■ **Requirement**: Extract from the listing each line in which the word "limits" appears.

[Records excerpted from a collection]

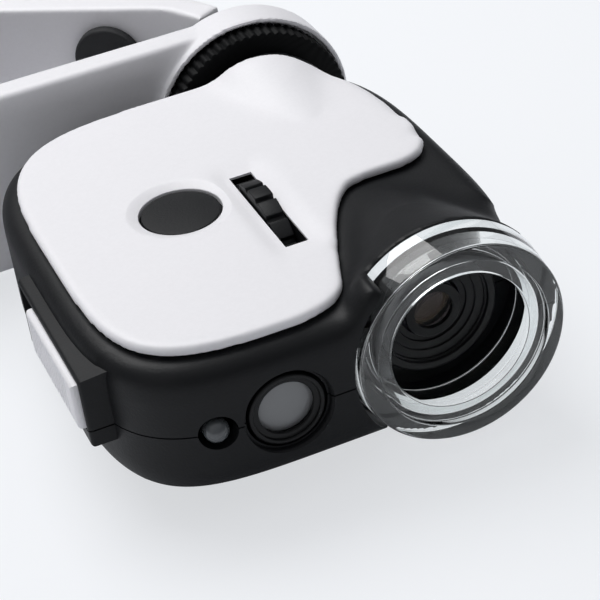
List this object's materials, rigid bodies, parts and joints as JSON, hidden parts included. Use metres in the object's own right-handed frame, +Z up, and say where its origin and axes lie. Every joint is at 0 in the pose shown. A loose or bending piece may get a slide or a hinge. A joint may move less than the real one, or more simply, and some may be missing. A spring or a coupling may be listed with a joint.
{
  "type": "clip-on phone microscope",
  "caption": "Pocket microscope with a focus wheel, clear light cup, torch and slide switch, on a sprung clip that holds it over a phone's camera.",
  "frame": {"origin": "under the middle of the whole object's box, at the height of its lowest point", "axes": "+Y runs along the optical axis from the specimen cup to the phone clip, +X points to the side of the body that holds the nose and away from the clip's handles, +Z is up, square to the white cover plate"},
  "size_m": [0.0996, 0.1042, 0.0312],
  "materials": {
    "black_plastic": "finely textured moulded plastic",
    "barrel_plastic": "smooth black turned-look plastic",
    "white_plastic": "satin moulded plastic",
    "clear_plastic": "polished clear plastic",
    "optical_glass": "polished glass",
    "rubber": "soft matt rubber",
    "ring_plastic": "knurled black plastic",
    "pad_rubber": "soft grey pad",
    "steel": "bright nickel-plated steel",
    "brass": "machined brass",
    "board_laminate": "green solder mask on laminate"
  },
  "bodies": {
    "housing": {"lower_shell": "black_plastic", "upper_shell": "black_plastic", "cover_plate": "white_plastic", "guide_tube": "black_plastic", "focus_rack": "brass", "eyepiece_tube": "barrel_plastic", "field_lens": "optical_glass", "eye_lens": "optical_glass", "eye_lens_ring": "barrel_plastic", "torch_sleeve": "black_plastic", "torch_lens": "clear_plastic", "torch_bulb": "clear_plastic", "uv_led": "clear_plastic", "specimen_led": "clear_plastic", "circuit_board": "board_laminate", "switch_can": "steel", "button_cell_1": "steel", "button_cell_2": "steel", "button_cell_3": "steel", "contact_front": "steel", "contact_rear": "steel", "case_screw_1": "steel", "case_screw_2": "steel", "case_screw_3": "steel", "case_screw_4": "steel"},
    "barrel": {"objective_barrel": "barrel_plastic", "objective_lens": "optical_glass", "objective_ring": "brass", "relay_lens": "optical_glass", "relay_ring": "barrel_plastic", "wheel_axle": "steel"},
    "focus_wheel": {"focus_wheel": "black_plastic", "focus_pinion": "brass"},
    "slide_switch": {"slide_switch": "white_plastic"},
    "battery_door": {"battery_door": "black_plastic"},
    "clear_cup": {"clear_cup": "clear_plastic"},
    "front_jaw": {"front_jaw": "white_plastic", "front_pad": "rubber", "hinge_pin": "steel", "torsion_spring": "steel"},
    "lock_ring": {"lock_ring": "ring_plastic"},
    "rear_jaw": {"rear_jaw": "white_plastic", "rear_pad": "pad_rubber"}
  },
  "joints": [
    {"name": "barrel_slide", "type": "slide", "parent": "housing", "child": "barrel", "axis": [0, -1, 0], "range_m": [0, 0.0045]},
    {"name": "wheel_turn", "type": "hinge", "parent": "barrel", "child": "focus_wheel", "pos_m": [0.02085, -0.0225, 0.0156], "axis": [1, 0, 0], "range_deg": [0, 86]},
    {"name": "switch_slide", "type": "slide", "parent": "housing", "child": "slide_switch", "axis": [0, 1, 0], "range_m": [0, 0.0049]},
    {"name": "battery_door_lift", "type": "slide", "parent": "housing", "child": "battery_door", "axis": [0, 0, -1], "range_m": [0, 0.004]},
    {"name": "cup_pull", "type": "slide", "parent": "housing", "child": "clear_cup", "axis": [0, -1, 0], "range_m": [0, 0.006]},
    {"name": "clip_swivel", "type": "hinge", "parent": "housing", "child": "front_jaw", "pos_m": [0.0342, 0.0196, 0.0156], "axis": [0, 1, 0], "continuous": true},
    {"name": "lock_ring_turn", "type": "hinge", "parent": "front_jaw", "child": "lock_ring", "pos_m": [0.0342, 0.0151, 0.0156], "axis": [0, 1, 0], "range_deg": [0, 90]},
    {"name": "jaw_open", "type": "hinge", "parent": "front_jaw", "child": "rear_jaw", "pos_m": [-0.0228, 0.0329, 0.0156], "axis": [0, 0, 1], "range_deg": [0, 25], "stiffness_Nm_per_rad": 0.15, "springref_deg": -28.65, "deforming": ["torsion_spring"]}
  ],
  "couplings": [
    {"joint": "wheel_turn", "follows": "barrel_slide", "rad_per_m": 333.33}
  ]
}
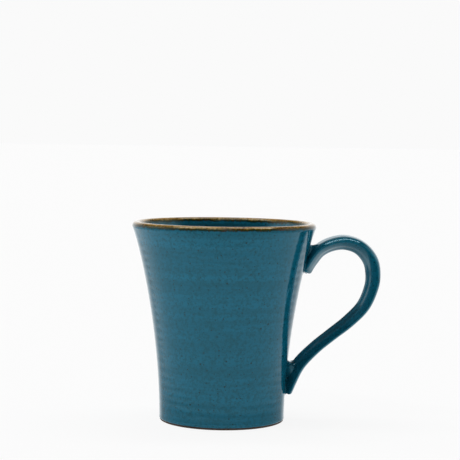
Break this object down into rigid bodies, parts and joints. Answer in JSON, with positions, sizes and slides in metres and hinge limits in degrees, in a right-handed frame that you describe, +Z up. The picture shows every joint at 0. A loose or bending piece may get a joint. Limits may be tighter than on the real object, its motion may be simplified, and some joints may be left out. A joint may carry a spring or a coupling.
{
  "type": "mug",
  "caption": "Flared stoneware mug with a loop handle, petrol blue glaze, a brown lip and a bare clay foot ring, for hot and cold drinks.",
  "frame": {"origin": "middle of the whole mug's box, on the surface it stands on; the vessel's own axis is at x = -0.0174", "axes": "+X towards the handle, which lies in the XZ plane; +Z up through the mouth; -Z out of the foot ring"},
  "size_m": [0.132, 0.097, 0.105],
  "materials": {
    "bare_clay": "unglazed dark stoneware, dry and slightly rough",
    "outer_glaze": "glossy petrol blue glaze with faint turning rings and fine dark iron specks",
    "rim_glaze": "glossy iron brown band where the glaze breaks thin over the lip",
    "liner_glaze": "glossy dark petrol glaze inside the cup",
    "handle_clay": "stoneware core of the handle, hidden under its glaze",
    "handle_glaze": "glossy petrol blue glaze, darker along the strap",
    "slip_bead": "slip smoothed into the corner and covered by pooled dark glaze"
  },
  "bodies": {
    "root": {"body": "bare_clay", "outer_glaze": "outer_glaze", "rim_glaze": "rim_glaze", "liner_glaze": "liner_glaze", "handle": "handle_clay", "handle_glaze": "handle_glaze", "upper_slip_bead": "slip_bead", "lower_slip_bead": "slip_bead"}
  },
  "joints": []
}
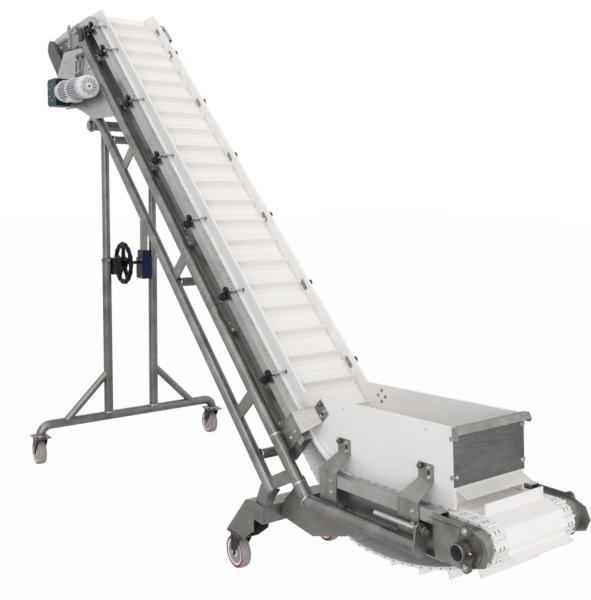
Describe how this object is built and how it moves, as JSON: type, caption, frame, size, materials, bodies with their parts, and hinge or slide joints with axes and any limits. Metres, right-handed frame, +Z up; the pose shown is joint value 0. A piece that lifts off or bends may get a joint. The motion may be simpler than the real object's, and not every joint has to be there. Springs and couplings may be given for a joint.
{
  "type": "mobile belt conveyor",
  "caption": "Mobile inclined belt conveyor with flights: low hopper infeed, steep incline, near-level discharge head, height-adjustable mast on swivel casters.",
  "frame": {"origin": "on the floor under the middle of the bounding box", "axes": "+X from the discharge head to the infeed tail, +Y to the side away from the drive, +Z up"},
  "size_m": [3.8831, 1.25, 2.6857],
  "materials": {
    "stainless": "brushed",
    "channel_steel": "brushed, darker in the web",
    "shaft_steel": "ground",
    "belt_plastic": "satin",
    "wear_plastic": "satin",
    "wall_plastic": "satin",
    "reducer_paint": "semi-gloss",
    "motor_paint": "satin",
    "gearbox_paint": "semi-gloss",
    "handwheel_plastic": "gloss",
    "caster_steel": "zinc plated",
    "hub_plastic": "satin",
    "tyre_rubber": "worn grey tread"
  },
  "bodies": {
    "conveyor": {"upper_pipes": "stainless", "lower_pipes": "stainless", "truss_ties": "stainless", "side_channel_near": "channel_steel", "side_channel_far": "channel_steel", "cross_ties": "stainless", "truss_cross_tubes": "stainless", "belt": "belt_plastic", "tail_shaft": "shaft_steel", "head_shaft": "shaft_steel", "wear_strips": "wear_plastic", "return_rails": "wear_plastic", "guard_wall_near": "wall_plastic", "guard_wall_far": "wall_plastic", "hopper_wall_near": "wall_plastic", "hopper_wall_far": "wall_plastic", "hopper_end_plate": "stainless", "hopper_flap": "stainless", "hopper_straps": "stainless", "guard_clamps": "stainless", "tail_plates": "stainless", "head_plates": "stainless", "tail_bearings": "stainless", "head_bearings": "stainless", "takeups": "stainless", "belly_pan": "stainless", "axle_beam": "stainless", "caster_arms": "stainless", "head_arms": "stainless", "drive_plate": "stainless", "chain_guard": "stainless", "gear_reducer": "reducer_paint", "drive_motor": "motor_paint", "mast_hangers": "stainless", "caster_plates_front": "caster_steel"},
    "mast_upper": {"mast_upper": "stainless"},
    "mast_lower": {"base_tube": "stainless", "mast_posts": "stainless", "mast_braces": "stainless", "lift_block": "stainless", "lift_gearbox": "gearbox_paint", "screw_guard": "stainless", "lift_shaft": "shaft_steel", "handwheel": "handwheel_plastic", "caster_plates_rear": "caster_steel"},
    "fork_front_near": {"fork_front_near": "caster_steel"},
    "wheel_front_near": {"hub_front_near": "hub_plastic", "tyre_front_near": "tyre_rubber"},
    "fork_front_far": {"fork_front_far": "caster_steel"},
    "wheel_front_far": {"hub_front_far": "hub_plastic", "tyre_front_far": "tyre_rubber"},
    "fork_rear_near": {"fork_rear_near": "caster_steel"},
    "wheel_rear_near": {"hub_rear_near": "hub_plastic", "tyre_rear_near": "tyre_rubber"},
    "fork_rear_far": {"fork_rear_far": "caster_steel"},
    "wheel_rear_far": {"hub_rear_far": "hub_plastic", "tyre_rear_far": "tyre_rubber"}
  },
  "joints": [
    {"name": "mast_swing", "type": "hinge", "parent": "conveyor", "child": "mast_upper", "pos_m": [-1.22206, 0, 2.01505], "axis": [0, 1, 0], "range_deg": [-8, 8]},
    {"name": "mast_slide", "type": "slide", "parent": "mast_upper", "child": "mast_lower", "axis": [0, 0, -1], "range_m": [-0.1, 0.3]},
    {"name": "swivel_front_near", "type": "hinge", "parent": "conveyor", "child": "fork_front_near", "pos_m": [0.54701, -0.2486, 0.16], "axis": [0, 0, 1], "continuous": true},
    {"name": "roll_front_near", "type": "hinge", "parent": "fork_front_near", "child": "wheel_front_near", "pos_m": [0.51701, -0.2486, 0.075], "axis": [0, 1, 0], "continuous": true},
    {"name": "swivel_front_far", "type": "hinge", "parent": "conveyor", "child": "fork_front_far", "pos_m": [0.54701, 0.2486, 0.16], "axis": [0, 0, 1], "continuous": true},
    {"name": "roll_front_far", "type": "hinge", "parent": "fork_front_far", "child": "wheel_front_far", "pos_m": [0.51701, 0.2486, 0.075], "axis": [0, 1, 0], "continuous": true},
    {"name": "swivel_rear_near", "type": "hinge", "parent": "mast_lower", "child": "fork_rear_near", "pos_m": [-1.22206, -0.58, 0.16], "axis": [0, 0, 1], "continuous": true},
    {"name": "roll_rear_near", "type": "hinge", "parent": "fork_rear_near", "child": "wheel_rear_near", "pos_m": [-1.25206, -0.58, 0.075], "axis": [0, 1, 0], "continuous": true},
    {"name": "swivel_rear_far", "type": "hinge", "parent": "mast_lower", "child": "fork_rear_far", "pos_m": [-1.22206, 0.58, 0.16], "axis": [0, 0, 1], "continuous": true},
    {"name": "roll_rear_far", "type": "hinge", "parent": "fork_rear_far", "child": "wheel_rear_far", "pos_m": [-1.25206, 0.58, 0.075], "axis": [0, 1, 0], "continuous": true}
  ]
}
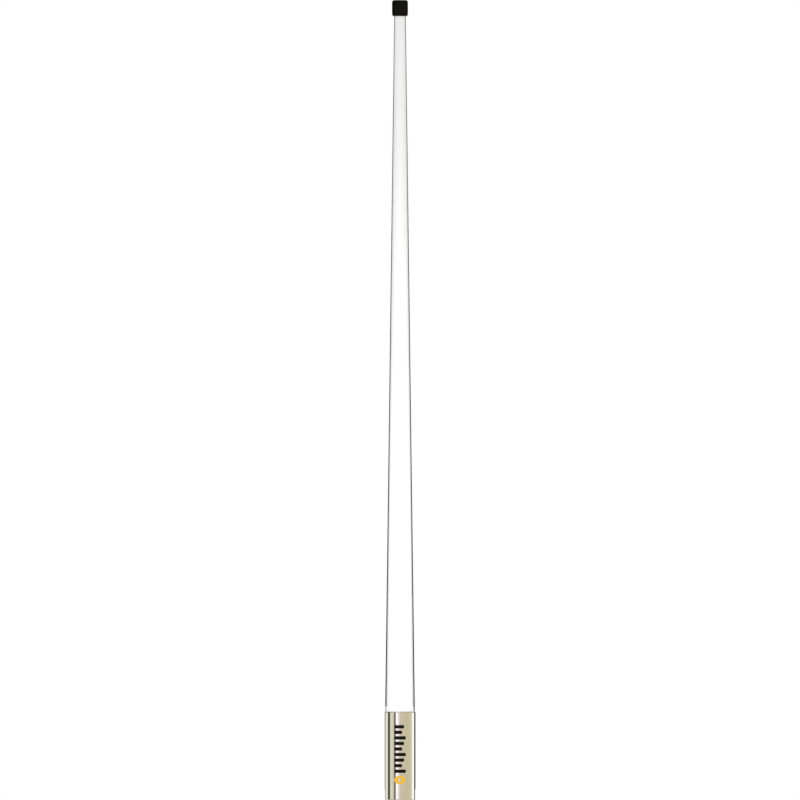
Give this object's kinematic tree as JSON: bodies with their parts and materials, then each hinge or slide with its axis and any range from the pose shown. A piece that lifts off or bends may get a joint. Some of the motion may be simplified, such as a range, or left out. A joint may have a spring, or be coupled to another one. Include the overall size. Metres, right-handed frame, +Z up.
{
  "type": "omnidirectional antenna",
  "caption": "Slim tapered white fibreglass whip antenna with a polished metal mast ferrule at the foot and a black push-on cap at the tip.",
  "frame": {"origin": "centre of the ferrule's bottom face, on the antenna's axis", "axes": "+Z up along the antenna towards its cap, -Y towards the front that carries the marking"},
  "size_m": [0.039, 0.0395, 1],
  "materials": {
    "polished_steel": "polished",
    "white_gelcoat": "satin",
    "black_plastic": "satin",
    "clear_silicone": "satin",
    "black_ink": "satin",
    "amber_ink": "satin",
    "nickel_plate": "gloss",
    "gold_plate": "gloss",
    "white_ptfe": "satin",
    "black_rubber": "matte",
    "black_pvc": "satin",
    "polyethylene": "satin",
    "tinned_braid": "satin",
    "copper": "satin",
    "brass": "satin",
    "epoxy": "satin",
    "ferrite": "matte",
    "shrink_tube": "satin",
    "grey_foam": "matte"
  },
  "bodies": {
    "antenna": {"bead_shrink_sleeve": "shrink_tube", "choke_end_disc": "brass", "choke_sleeve": "brass", "coax_braid": "tinned_braid", "coax_conductor": "copper", "coax_dielectric": "polyethylene", "coax_jacket": "black_pvc", "coil_former_1": "white_ptfe", "coil_former_2": "white_ptfe", "coil_former_3": "white_ptfe", "crimp_sleeve": "nickel_plate", "feed_insulator": "white_ptfe", "ferrite_bead_1": "ferrite", "ferrite_bead_2": "ferrite", "ferrite_bead_3": "ferrite", "ferrule": "polished_steel", "foam_spacer_1": "grey_foam", "foam_spacer_2": "grey_foam", "foam_spacer_3": "grey_foam", "foam_spacer_4": "grey_foam", "foam_spacer_5": "grey_foam", "foam_spacer_6": "grey_foam", "jack_body": "nickel_plate", "jack_contact": "gold_plate", "jack_insulator": "white_ptfe", "jack_nut": "nickel_plate", "jack_o_ring": "black_rubber", "jack_washer": "nickel_plate", "marking_badge": "amber_ink", "marking_bars": "black_ink", "phasing_coil_1": "copper", "phasing_coil_2": "copper", "phasing_coil_3": "copper", "potting_plug": "epoxy", "radiator_1": "brass", "radiator_2": "brass", "radiator_3": "brass", "radiator_4": "brass", "radome_tube": "white_gelcoat", "rim_sealant": "clear_silicone", "tip_plug": "grey_foam"},
    "cap": {"end_cap": "black_plastic"}
  },
  "joints": [
    {"name": "cap_pull", "type": "slide", "parent": "antenna", "child": "cap", "axis": [0, 0, 1], "range_m": [0, 0.016]}
  ]
}
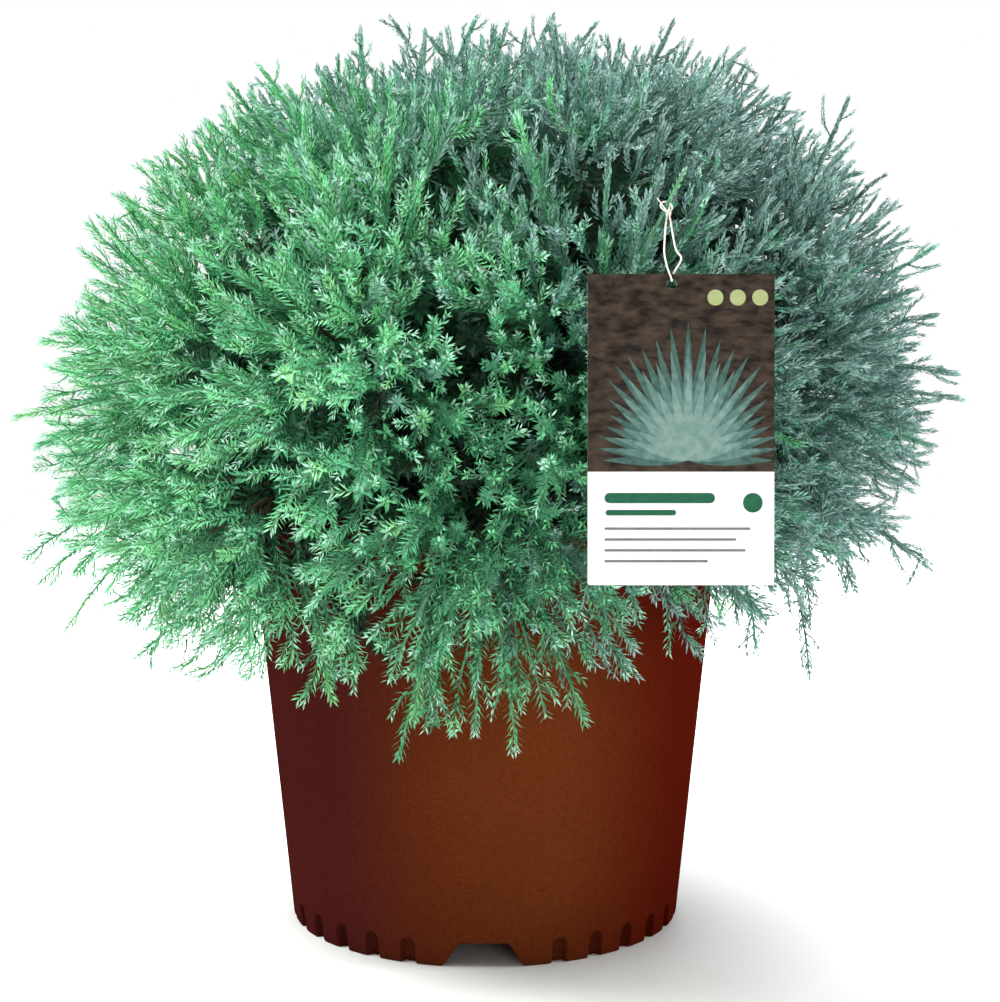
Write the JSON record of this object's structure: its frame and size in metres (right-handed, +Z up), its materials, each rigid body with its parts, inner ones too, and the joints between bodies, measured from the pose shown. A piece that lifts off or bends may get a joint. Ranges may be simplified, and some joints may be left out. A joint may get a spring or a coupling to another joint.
{
  "type": "potted dwarf arborvitae shrub",
  "caption": "Low round evergreen shrub with feathery needle sprays in a tapered plastic nursery pot, with a blank care card hung on a string.",
  "frame": {"origin": "centre of the pot's underside, at the level it stands on", "axes": "+Z up along the pot's axis, -Y towards the front, where the care card hangs, +X to the right seen from the front"},
  "size_m": [0.528, 0.525, 0.5104],
  "materials": {
    "pot": "satin",
    "soil": "matte",
    "bark": "matte",
    "foliage": "matte",
    "card": "satin",
    "string": "matte"
  },
  "bodies": {
    "root": {"bough_middle_1": "bark", "bough_middle_2": "bark", "bough_middle_3": "bark", "bough_middle_4": "bark", "bough_middle_5": "bark", "bough_middle_6": "bark", "bough_middle_7": "bark", "bough_middle_8": "bark", "bough_skirt_1": "bark", "bough_skirt_2": "bark", "bough_skirt_3": "bark", "bough_skirt_4": "bark", "bough_skirt_5": "bark", "bough_skirt_6": "bark", "bough_skirt_7": "bark", "bough_skirt_8": "bark", "bough_top": "bark", "bough_upper_1": "bark", "bough_upper_2": "bark", "bough_upper_3": "bark", "bough_upper_4": "bark", "bough_upper_5": "bark", "mass_middle_1": "foliage", "mass_middle_2": "foliage", "mass_middle_3": "foliage", "mass_middle_4": "foliage", "mass_middle_5": "foliage", "mass_middle_6": "foliage", "mass_middle_7": "foliage", "mass_middle_8": "foliage", "mass_skirt_1": "foliage", "mass_skirt_2": "foliage", "mass_skirt_3": "foliage", "mass_skirt_4": "foliage", "mass_skirt_5": "foliage", "mass_skirt_6": "foliage", "mass_skirt_7": "foliage", "mass_skirt_8": "foliage", "mass_top": "foliage", "mass_upper_1": "foliage", "mass_upper_2": "foliage", "mass_upper_3": "foliage", "mass_upper_4": "foliage", "mass_upper_5": "foliage", "pot": "pot", "soil": "soil", "tag_card": "card", "tag_string": "string", "trunk": "bark"}
  },
  "joints": []
}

■ **Solution for this exercise**:
Break this object down into rigid bodies, parts and joints. Answer in JSON, with positions, sizes and slides in metres and hinge limits in degrees, in a right-handed frame that you describe, +Z up. The picture shows every joint at 0. A loose or bending piece may get a joint. Limits may be tighter than on the real object, its motion may be simplified, and some joints may be left out. A joint may carry a spring or a coupling.
Describe how this object is built and how it moves, as JSON: type, caption, frame, size, materials, bodies with their parts, and hinge or slide joints with axes and any limits. Metres, right-handed frame, +Z up; the pose shown is joint value 0. A piece that lifts off or bends may get a joint. The motion may be simpler than the real object's, and not every joint has to be there. Springs and couplings may be given for a joint.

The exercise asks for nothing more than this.